## START

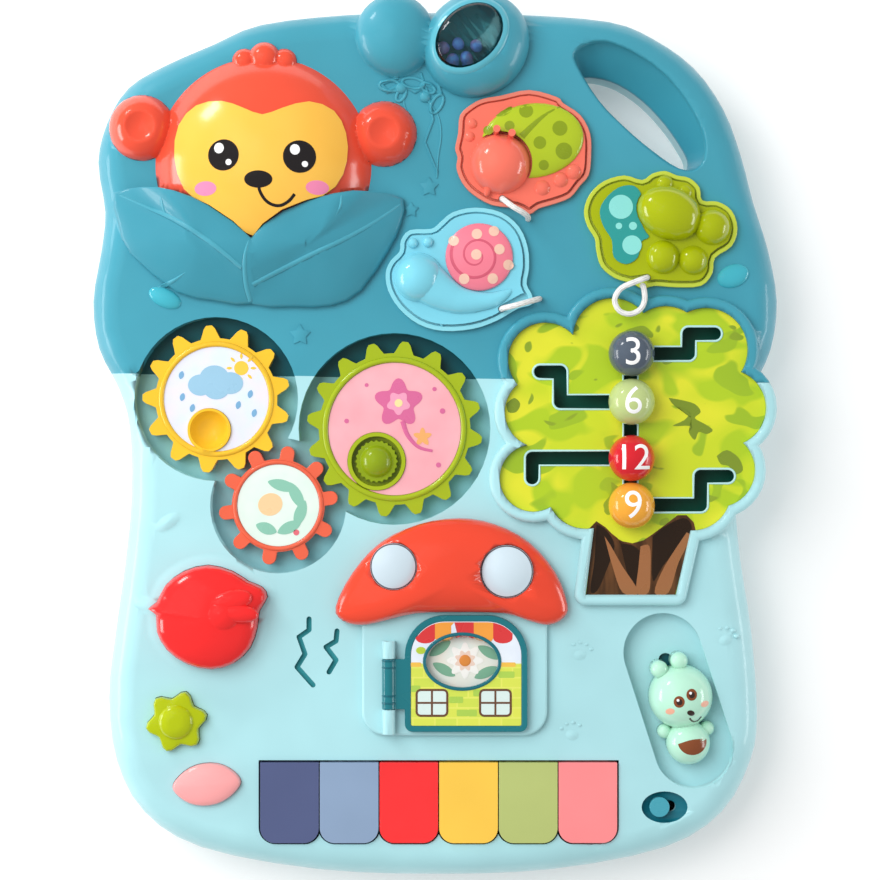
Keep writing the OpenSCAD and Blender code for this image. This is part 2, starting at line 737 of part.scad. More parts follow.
// ---- Case underside and inside ----
sockets_at = [[-128, 112], [126, 112], [-128, -150], [126, -150]];
feet_at = [
  [-147, 76], [147, 70], [-148, -112], [148, -108], [-44, 192], [36, 192], [-62, -198], [62, -198]];
screws_at = [
  [-60, 190], [52, 186], [-148, 30], [146, 40], [-145, -70], [143, -70], [-30, -209], [34, -209]];
screw_r = 1.5;
screw_post_r = 4.5;
screw_seat_z = foot_h + 5;
screw_bite = 8;
battery_at = [10, -55];
battery_top_z = part_z + 3;
door_lip = 2;
board_box = [[-84, -200], [86, -160]];
board_posts_at = [for (x = [-78, 80], y = [-195, -165]) [x, y]];
board_z = 12;
board_t = 1.6;
keypad_z = board_z + board_t;
keypad_t = 1.2;
keypad_dome = 2.8;
button_post_r = 4;
speaker_at = [-57, -107];
speaker_r = 25;
speaker_z = 22;
rod_post_w = 4;
rod_ends = [piano_x - 6, piano_x + (key_count - 1) * key_pitch + key_w + 6];

module battery_2d(grow = 0) {
  translate(battery_at)
    square([battery_l + 2 * grow, battery_w + 2 * grow], center = true);
}

module base_tray() color("#B0E3E9") {
  difference() {
    union() {
      difference() {
        loft([ring(inset(case_curve, 7), foot_h), ring(inset(case_curve, 2), foot_h + 2),
          ring(case_curve, foot_h + 8), ring(case_curve, part_z)]);
        slab(tray_in_z, part_z + 1)
          polygon(inset(case_curve, wall));
      }
      slab(foot_h, part_z)
        polygon(inset(handle_low, -handle_wall));
      for (p = sockets_at)
        at(p, foot_h)
          cylinder(r = socket_r + wall, h = socket_depth + wall);
      for (p = screws_at)
        at(p, foot_h)
          cylinder(r = screw_post_r, h = part_z - foot_h);
      for (p = board_posts_at)
        at(p, foot_h)
          cylinder(r = 3, h = board_z - foot_h);
      at(speaker_at, foot_h)
        cylinder(r = speaker_r + 1.5, h = speaker_z - foot_h);
      slab(foot_h, battery_top_z)
        battery_2d(wall);
      for (p = [bird_at, star_at, lemon_at])
        at(p, foot_h)
          cylinder(r = button_post_r, h = flange_z - button_travel - fit - foot_h);
      for (x = rod_ends)
        translate([x - rod_post_w / 2, rod_at[0] - 4, foot_h])
          cube([rod_post_w, 8, rod_at[1] + 4 - foot_h]);
    }
    slab(0, 60)
      polygon(handle_low);
    for (p = sockets_at)
      at(p, foot_h - 1)
        cylinder(r = socket_r, h = socket_depth + 1);
    for (p = screws_at) {
      at(p, foot_h - 1)
        cylinder(r = screw_head_r + fit, h = screw_seat_z - foot_h + 1);
      at(p, foot_h)
        cylinder(r = screw_r + 0.15, h = part_z);
    }
    at(speaker_at, tray_in_z)
      cylinder(r = speaker_r - 3, h = speaker_z);
    at(speaker_at, speaker_z - 2)
      cylinder(r = speaker_r + fit, h = 3);
    slab(foot_h - 1, battery_top_z - wall)
      battery_2d();
    slab(foot_h - 1, foot_h + wall)
      battery_2d(door_lip);
    translate([rod_ends[0] - 5, rod_at[0], rod_at[1]])
      rotate([0, 90, 0])
        cylinder(r = rod_r + run_fit, h = rod_ends[1] - rod_ends[0] + 10);
  }
}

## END

[Exercise aim]
Reproduce the complete set of lines precisely as supplied.

[Exercise answer]
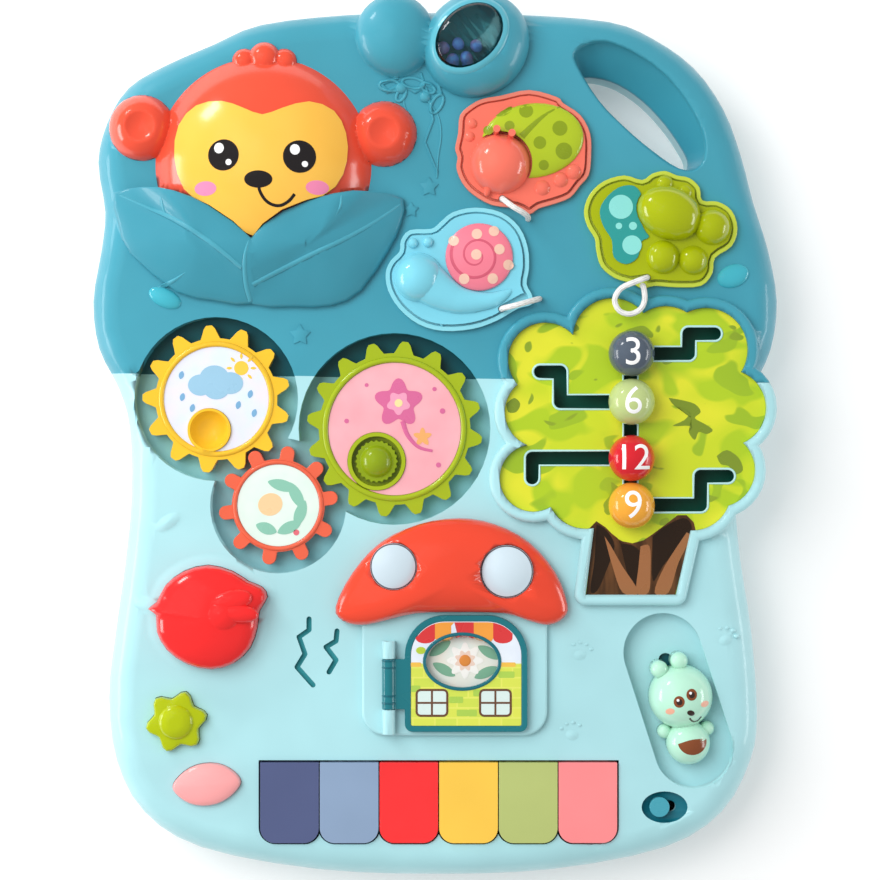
Keep writing the OpenSCAD and Blender code for this image. This is part 2, starting at line 737 of part.scad. More parts follow.
// ---- Case underside and inside ----
sockets_at = [[-128, 112], [126, 112], [-128, -150], [126, -150]];
feet_at = [
  [-147, 76], [147, 70], [-148, -112], [148, -108], [-44, 192], [36, 192], [-62, -198], [62, -198]];
screws_at = [
  [-60, 190], [52, 186], [-148, 30], [146, 40], [-145, -70], [143, -70], [-30, -209], [34, -209]];
screw_r = 1.5;
screw_post_r = 4.5;
screw_seat_z = foot_h + 5;
screw_bite = 8;
battery_at = [10, -55];
battery_top_z = part_z + 3;
door_lip = 2;
board_box = [[-84, -200], [86, -160]];
board_posts_at = [for (x = [-78, 80], y = [-195, -165]) [x, y]];
board_z = 12;
board_t = 1.6;
keypad_z = board_z + board_t;
keypad_t = 1.2;
keypad_dome = 2.8;
button_post_r = 4;
speaker_at = [-57, -107];
speaker_r = 25;
speaker_z = 22;
rod_post_w = 4;
rod_ends = [piano_x - 6, piano_x + (key_count - 1) * key_pitch + key_w + 6];

module battery_2d(grow = 0) {
  translate(battery_at)
    square([battery_l + 2 * grow, battery_w + 2 * grow], center = true);
}

module base_tray() color("#B0E3E9") {
  difference() {
    union() {
      difference() {
        loft([ring(inset(case_curve, 7), foot_h), ring(inset(case_curve, 2), foot_h + 2),
          ring(case_curve, foot_h + 8), ring(case_curve, part_z)]);
        slab(tray_in_z, part_z + 1)
          polygon(inset(case_curve, wall));
      }
      slab(foot_h, part_z)
        polygon(inset(handle_low, -handle_wall));
      for (p = sockets_at)
        at(p, foot_h)
          cylinder(r = socket_r + wall, h = socket_depth + wall);
      for (p = screws_at)
        at(p, foot_h)
          cylinder(r = screw_post_r, h = part_z - foot_h);
      for (p = board_posts_at)
        at(p, foot_h)
          cylinder(r = 3, h = board_z - foot_h);
      at(speaker_at, foot_h)
        cylinder(r = speaker_r + 1.5, h = speaker_z - foot_h);
      slab(foot_h, battery_top_z)
        battery_2d(wall);
      for (p = [bird_at, star_at, lemon_at])
        at(p, foot_h)
          cylinder(r = button_post_r, h = flange_z - button_travel - fit - foot_h);
      for (x = rod_ends)
        translate([x - rod_post_w / 2, rod_at[0] - 4, foot_h])
          cube([rod_post_w, 8, rod_at[1] + 4 - foot_h]);
    }
    slab(0, 60)
      polygon(handle_low);
    for (p = sockets_at)
      at(p, foot_h - 1)
        cylinder(r = socket_r, h = socket_depth + 1);
    for (p = screws_at) {
      at(p, foot_h - 1)
        cylinder(r = screw_head_r + fit, h = screw_seat_z - foot_h + 1);
      at(p, foot_h)
        cylinder(r = screw_r + 0.15, h = part_z);
    }
    at(speaker_at, tray_in_z)
      cylinder(r = speaker_r - 3, h = speaker_z);
    at(speaker_at, speaker_z - 2)
      cylinder(r = speaker_r + fit, h = 3);
    slab(foot_h - 1, battery_top_z - wall)
      battery_2d();
    slab(foot_h - 1, foot_h + wall)
      battery_2d(door_lip);
    translate([rod_ends[0] - 5, rod_at[0], rod_at[1]])
      rotate([0, 90, 0])
        cylinder(r = rod_r + run_fit, h = rod_ends[1] - rod_ends[0] + 10);
  }
}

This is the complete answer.